In October, the Financial Stability Board (FSB), an international body that monitors and makes recommendations about the global financial system, published a proposed framework for the international regulation of crypto-asset activities. It has called for a consistent and comprehensive regulatory, supervisory and oversight approach to crypto-assets and markets and strengthening international cooperation, coordination and information sharing. The recommendations were opened for public consultation till December 15.

Even though different jurisdictions are taking different stances on it, the RBI would like to stick to its stance of prohibiting them completely, Das has said at the Business Standard summit.

Finally, in 2022, India has joined the league of 50 countries that are in an advanced stage of exploring digital currency — either in the process of developing it or ready to launch pilot projects or have already launched it.
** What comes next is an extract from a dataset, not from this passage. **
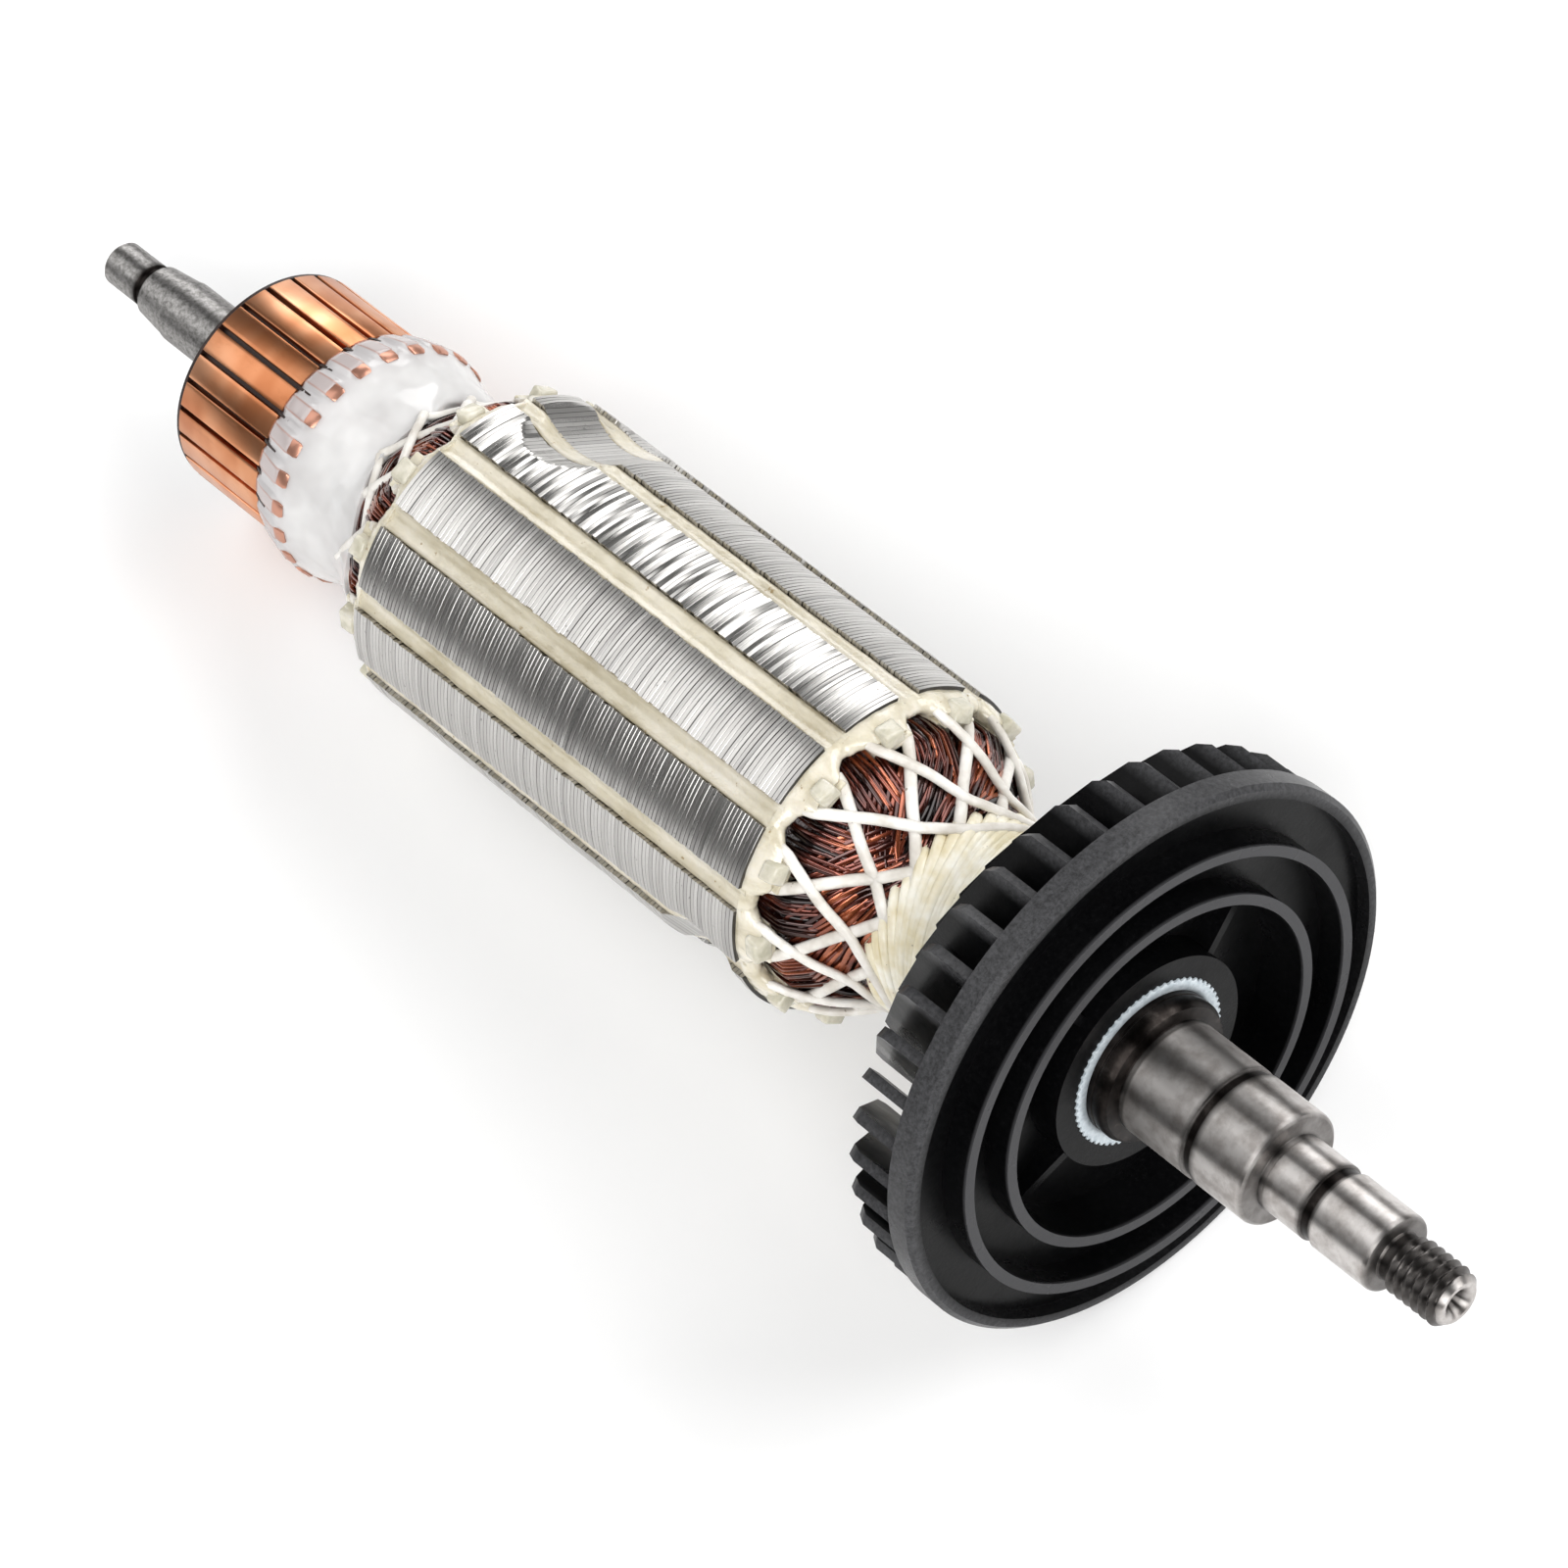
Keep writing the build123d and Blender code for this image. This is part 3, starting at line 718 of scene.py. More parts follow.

The RBI has started running two pilot projects for the CBDC or e-rupee for the wholesale as well as retail segments.

Like credit card, internet banking and wallets, the CBDCs will be part of the payments system — just another way of paying for goods and services through a wallet. There are many such wallets operating in the Indian financial system. The CBDC will be one of them but with many differences.

It will be issued by the nation’s central bank and like cash the e-currency transactions will be anonymous. This will allow instant money transfers between two countries and bring down the cost of printing money, distribution and mopping up soiled notes. This is the currency of the future.